**** Stored data ****

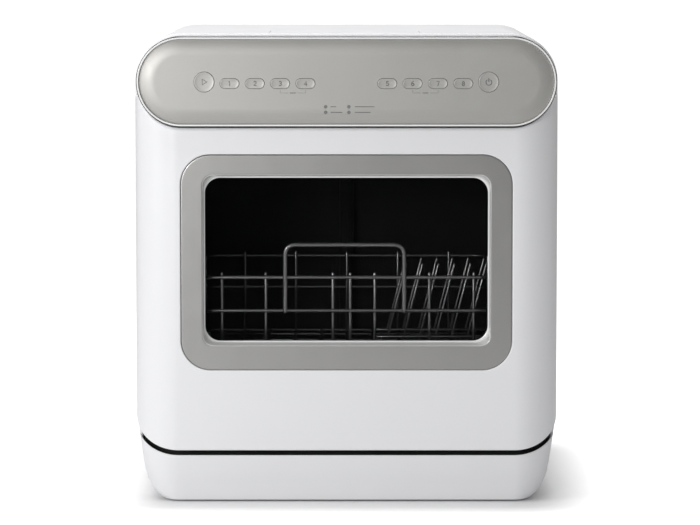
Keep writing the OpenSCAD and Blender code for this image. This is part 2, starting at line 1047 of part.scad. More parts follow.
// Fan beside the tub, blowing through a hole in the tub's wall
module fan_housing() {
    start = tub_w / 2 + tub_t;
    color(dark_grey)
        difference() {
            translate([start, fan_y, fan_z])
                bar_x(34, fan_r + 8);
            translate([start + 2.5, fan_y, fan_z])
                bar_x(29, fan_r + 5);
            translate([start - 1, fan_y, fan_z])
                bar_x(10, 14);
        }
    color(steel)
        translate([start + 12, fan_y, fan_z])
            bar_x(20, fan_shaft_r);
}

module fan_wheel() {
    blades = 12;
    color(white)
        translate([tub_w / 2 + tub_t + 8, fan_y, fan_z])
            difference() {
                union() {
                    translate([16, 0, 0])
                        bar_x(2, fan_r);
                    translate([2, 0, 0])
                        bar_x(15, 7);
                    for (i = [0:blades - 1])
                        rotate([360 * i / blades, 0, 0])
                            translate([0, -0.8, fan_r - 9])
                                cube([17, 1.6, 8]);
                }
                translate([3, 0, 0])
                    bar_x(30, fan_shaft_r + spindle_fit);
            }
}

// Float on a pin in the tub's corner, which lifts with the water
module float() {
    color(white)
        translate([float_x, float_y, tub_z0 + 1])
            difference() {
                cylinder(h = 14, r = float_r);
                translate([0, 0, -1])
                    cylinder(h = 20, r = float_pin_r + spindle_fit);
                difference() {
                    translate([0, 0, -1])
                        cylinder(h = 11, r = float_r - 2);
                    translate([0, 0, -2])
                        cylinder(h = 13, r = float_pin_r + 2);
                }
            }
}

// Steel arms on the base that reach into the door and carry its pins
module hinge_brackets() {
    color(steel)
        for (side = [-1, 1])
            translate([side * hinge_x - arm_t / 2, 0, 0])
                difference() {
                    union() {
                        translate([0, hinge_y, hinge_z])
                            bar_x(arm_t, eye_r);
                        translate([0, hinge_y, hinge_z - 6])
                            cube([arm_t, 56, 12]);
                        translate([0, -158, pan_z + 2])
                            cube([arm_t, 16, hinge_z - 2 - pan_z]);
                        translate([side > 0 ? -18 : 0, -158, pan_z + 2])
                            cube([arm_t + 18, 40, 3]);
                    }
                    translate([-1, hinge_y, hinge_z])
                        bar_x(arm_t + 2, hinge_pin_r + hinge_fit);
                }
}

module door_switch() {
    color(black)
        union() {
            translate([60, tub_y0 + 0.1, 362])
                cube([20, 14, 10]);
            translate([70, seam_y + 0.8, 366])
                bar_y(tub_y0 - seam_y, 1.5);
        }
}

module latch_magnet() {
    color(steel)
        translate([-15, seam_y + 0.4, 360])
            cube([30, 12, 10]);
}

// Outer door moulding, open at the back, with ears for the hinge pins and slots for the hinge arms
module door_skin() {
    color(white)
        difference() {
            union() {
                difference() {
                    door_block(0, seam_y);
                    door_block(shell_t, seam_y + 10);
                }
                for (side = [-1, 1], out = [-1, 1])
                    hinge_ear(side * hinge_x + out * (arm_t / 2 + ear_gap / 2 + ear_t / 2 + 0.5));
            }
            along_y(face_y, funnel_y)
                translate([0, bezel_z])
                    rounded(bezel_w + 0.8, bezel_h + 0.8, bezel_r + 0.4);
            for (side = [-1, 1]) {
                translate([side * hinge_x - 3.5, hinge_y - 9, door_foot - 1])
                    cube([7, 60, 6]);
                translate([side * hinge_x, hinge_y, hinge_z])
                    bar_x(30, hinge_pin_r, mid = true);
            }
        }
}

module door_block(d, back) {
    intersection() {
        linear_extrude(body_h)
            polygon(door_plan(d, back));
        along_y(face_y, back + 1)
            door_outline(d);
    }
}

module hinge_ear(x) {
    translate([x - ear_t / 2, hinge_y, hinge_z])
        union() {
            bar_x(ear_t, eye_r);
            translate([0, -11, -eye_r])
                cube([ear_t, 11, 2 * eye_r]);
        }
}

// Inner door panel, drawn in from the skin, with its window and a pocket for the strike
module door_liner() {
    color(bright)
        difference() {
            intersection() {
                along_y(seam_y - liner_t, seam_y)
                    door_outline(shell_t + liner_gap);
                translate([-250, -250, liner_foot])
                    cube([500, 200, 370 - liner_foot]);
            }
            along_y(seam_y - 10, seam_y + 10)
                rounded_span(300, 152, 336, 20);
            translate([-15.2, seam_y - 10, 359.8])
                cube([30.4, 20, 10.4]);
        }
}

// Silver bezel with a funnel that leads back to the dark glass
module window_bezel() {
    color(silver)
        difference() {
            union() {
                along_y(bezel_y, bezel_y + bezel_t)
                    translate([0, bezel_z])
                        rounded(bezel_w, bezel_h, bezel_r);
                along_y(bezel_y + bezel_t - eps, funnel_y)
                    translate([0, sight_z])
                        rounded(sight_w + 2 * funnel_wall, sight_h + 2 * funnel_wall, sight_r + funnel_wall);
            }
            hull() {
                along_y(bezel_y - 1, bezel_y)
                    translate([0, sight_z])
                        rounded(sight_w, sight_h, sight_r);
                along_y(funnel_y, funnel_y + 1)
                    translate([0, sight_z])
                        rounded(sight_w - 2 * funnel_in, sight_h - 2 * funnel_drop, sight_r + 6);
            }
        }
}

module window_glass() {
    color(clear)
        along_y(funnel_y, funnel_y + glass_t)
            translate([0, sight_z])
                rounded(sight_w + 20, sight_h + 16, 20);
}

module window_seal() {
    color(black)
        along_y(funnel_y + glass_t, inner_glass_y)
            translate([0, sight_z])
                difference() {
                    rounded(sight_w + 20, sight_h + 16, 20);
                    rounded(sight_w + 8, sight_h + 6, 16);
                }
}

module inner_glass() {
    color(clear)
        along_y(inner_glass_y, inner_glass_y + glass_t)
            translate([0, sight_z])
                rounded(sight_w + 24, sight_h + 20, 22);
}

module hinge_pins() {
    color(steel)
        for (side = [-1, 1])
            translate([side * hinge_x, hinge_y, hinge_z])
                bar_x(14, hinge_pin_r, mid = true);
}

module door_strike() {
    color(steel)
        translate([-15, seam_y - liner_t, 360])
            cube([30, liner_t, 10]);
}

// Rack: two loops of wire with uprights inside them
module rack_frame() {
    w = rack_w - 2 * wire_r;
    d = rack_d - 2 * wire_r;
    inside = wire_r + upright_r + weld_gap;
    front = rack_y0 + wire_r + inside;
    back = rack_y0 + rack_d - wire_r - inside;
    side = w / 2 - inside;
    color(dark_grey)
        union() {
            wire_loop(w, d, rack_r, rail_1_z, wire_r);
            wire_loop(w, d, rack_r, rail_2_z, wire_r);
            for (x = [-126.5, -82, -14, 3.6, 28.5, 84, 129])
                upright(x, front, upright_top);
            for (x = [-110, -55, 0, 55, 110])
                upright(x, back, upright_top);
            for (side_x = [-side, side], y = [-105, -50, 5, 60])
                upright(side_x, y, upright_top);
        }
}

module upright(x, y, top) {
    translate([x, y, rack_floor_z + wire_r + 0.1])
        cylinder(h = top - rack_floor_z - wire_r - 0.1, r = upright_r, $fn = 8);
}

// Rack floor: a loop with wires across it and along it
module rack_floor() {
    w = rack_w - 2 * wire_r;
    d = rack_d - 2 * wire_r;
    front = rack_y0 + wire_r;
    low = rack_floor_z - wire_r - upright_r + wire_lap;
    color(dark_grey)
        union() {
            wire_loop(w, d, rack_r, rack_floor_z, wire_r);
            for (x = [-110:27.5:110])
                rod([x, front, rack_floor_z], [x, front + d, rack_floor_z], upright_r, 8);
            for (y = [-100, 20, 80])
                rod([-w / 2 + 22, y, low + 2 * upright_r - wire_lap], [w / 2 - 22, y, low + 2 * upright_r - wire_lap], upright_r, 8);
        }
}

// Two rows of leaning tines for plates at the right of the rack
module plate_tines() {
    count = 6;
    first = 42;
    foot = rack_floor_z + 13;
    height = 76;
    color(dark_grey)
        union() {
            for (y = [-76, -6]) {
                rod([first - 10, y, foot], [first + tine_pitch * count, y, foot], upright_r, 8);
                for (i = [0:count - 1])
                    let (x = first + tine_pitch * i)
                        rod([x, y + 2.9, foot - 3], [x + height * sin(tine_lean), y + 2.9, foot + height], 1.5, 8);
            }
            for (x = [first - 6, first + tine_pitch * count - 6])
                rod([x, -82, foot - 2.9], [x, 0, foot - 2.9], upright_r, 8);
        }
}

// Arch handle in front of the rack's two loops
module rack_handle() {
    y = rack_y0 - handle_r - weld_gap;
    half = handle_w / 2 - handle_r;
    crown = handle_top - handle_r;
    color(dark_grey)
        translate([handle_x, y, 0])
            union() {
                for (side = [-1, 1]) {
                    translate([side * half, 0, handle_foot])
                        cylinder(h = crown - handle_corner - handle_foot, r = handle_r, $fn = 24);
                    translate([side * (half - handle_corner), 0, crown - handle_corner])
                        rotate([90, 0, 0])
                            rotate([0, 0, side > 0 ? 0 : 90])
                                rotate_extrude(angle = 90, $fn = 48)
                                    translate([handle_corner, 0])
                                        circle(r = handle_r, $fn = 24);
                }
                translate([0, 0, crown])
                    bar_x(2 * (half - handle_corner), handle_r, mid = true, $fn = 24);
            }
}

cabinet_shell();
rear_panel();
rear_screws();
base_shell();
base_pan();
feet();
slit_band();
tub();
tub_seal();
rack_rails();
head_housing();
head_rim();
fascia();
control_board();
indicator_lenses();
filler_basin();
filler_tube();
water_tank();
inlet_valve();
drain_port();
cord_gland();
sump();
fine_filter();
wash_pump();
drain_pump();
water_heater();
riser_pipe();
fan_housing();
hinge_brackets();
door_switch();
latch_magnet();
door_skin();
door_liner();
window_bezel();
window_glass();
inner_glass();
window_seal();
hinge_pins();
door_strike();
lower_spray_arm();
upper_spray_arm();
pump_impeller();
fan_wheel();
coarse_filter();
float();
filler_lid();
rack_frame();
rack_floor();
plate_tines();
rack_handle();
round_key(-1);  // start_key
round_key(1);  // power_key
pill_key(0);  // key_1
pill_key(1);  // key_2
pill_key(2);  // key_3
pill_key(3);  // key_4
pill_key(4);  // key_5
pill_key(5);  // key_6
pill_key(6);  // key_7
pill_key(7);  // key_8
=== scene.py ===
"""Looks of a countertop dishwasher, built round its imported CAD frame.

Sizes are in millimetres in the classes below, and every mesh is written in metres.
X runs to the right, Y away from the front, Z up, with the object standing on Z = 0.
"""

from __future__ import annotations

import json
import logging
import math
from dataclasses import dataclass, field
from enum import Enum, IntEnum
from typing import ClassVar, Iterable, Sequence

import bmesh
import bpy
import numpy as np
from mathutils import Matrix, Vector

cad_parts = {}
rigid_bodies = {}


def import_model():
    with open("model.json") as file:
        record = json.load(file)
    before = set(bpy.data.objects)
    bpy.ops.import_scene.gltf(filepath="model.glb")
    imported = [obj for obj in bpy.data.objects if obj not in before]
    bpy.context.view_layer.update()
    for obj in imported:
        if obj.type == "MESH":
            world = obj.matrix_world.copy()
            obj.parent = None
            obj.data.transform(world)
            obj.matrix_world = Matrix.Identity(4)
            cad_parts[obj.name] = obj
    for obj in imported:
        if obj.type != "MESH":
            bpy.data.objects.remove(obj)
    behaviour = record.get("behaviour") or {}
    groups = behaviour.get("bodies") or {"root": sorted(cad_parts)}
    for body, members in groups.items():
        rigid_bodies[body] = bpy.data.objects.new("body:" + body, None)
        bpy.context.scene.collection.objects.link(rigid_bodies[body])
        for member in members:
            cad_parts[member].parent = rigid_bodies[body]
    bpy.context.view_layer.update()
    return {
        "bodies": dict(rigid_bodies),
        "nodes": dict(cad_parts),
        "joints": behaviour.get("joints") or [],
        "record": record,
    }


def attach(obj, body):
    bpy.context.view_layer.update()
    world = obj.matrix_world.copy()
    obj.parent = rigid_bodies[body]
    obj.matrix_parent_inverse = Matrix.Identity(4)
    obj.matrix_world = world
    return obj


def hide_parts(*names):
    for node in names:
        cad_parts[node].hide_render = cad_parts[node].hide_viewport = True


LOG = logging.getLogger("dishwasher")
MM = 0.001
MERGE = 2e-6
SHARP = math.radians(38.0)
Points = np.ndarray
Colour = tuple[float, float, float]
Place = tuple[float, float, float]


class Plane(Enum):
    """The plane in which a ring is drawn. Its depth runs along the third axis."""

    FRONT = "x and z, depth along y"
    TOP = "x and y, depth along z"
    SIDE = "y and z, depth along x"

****

### Work required:
Nothing but the lines from the one with "cabinet_shell();" through the one with "before = set(bpy.data.objects)" should be retyped; include both and keep them exact.

### The result:
cabinet_shell();
rear_panel();
rear_screws();
base_shell();
base_pan();
feet();
slit_band();
tub();
tub_seal();
rack_rails();
head_housing();
head_rim();
fascia();
control_board();
indicator_lenses();
filler_basin();
filler_tube();
water_tank();
inlet_valve();
drain_port();
cord_gland();
sump();
fine_filter();
wash_pump();
drain_pump();
water_heater();
riser_pipe();
fan_housing();
hinge_brackets();
door_switch();
latch_magnet();
door_skin();
door_liner();
window_bezel();
window_glass();
inner_glass();
window_seal();
hinge_pins();
door_strike();
lower_spray_arm();
upper_spray_arm();
pump_impeller();
fan_wheel();
coarse_filter();
float();
filler_lid();
rack_frame();
rack_floor();
plate_tines();
rack_handle();
round_key(-1);  // start_key
round_key(1);  // power_key
pill_key(0);  // key_1
pill_key(1);  // key_2
pill_key(2);  // key_3
pill_key(3);  // key_4
pill_key(4);  // key_5
pill_key(5);  // key_6
pill_key(6);  // key_7
pill_key(7);  // key_8
=== scene.py ===
"""Looks of a countertop dishwasher, built round its imported CAD frame.

Sizes are in millimetres in the classes below, and every mesh is written in metres.
X runs to the right, Y away from the front, Z up, with the object standing on Z = 0.
"""

from __future__ import annotations

import json
import logging
import math
from dataclasses import dataclass, field
from enum import Enum, IntEnum
from typing import ClassVar, Iterable, Sequence

import bmesh
import bpy
import numpy as np
from mathutils import Matrix, Vector

cad_parts = {}
rigid_bodies = {}


def import_model():
    with open("model.json") as file:
        record = json.load(file)
    before = set(bpy.data.objects)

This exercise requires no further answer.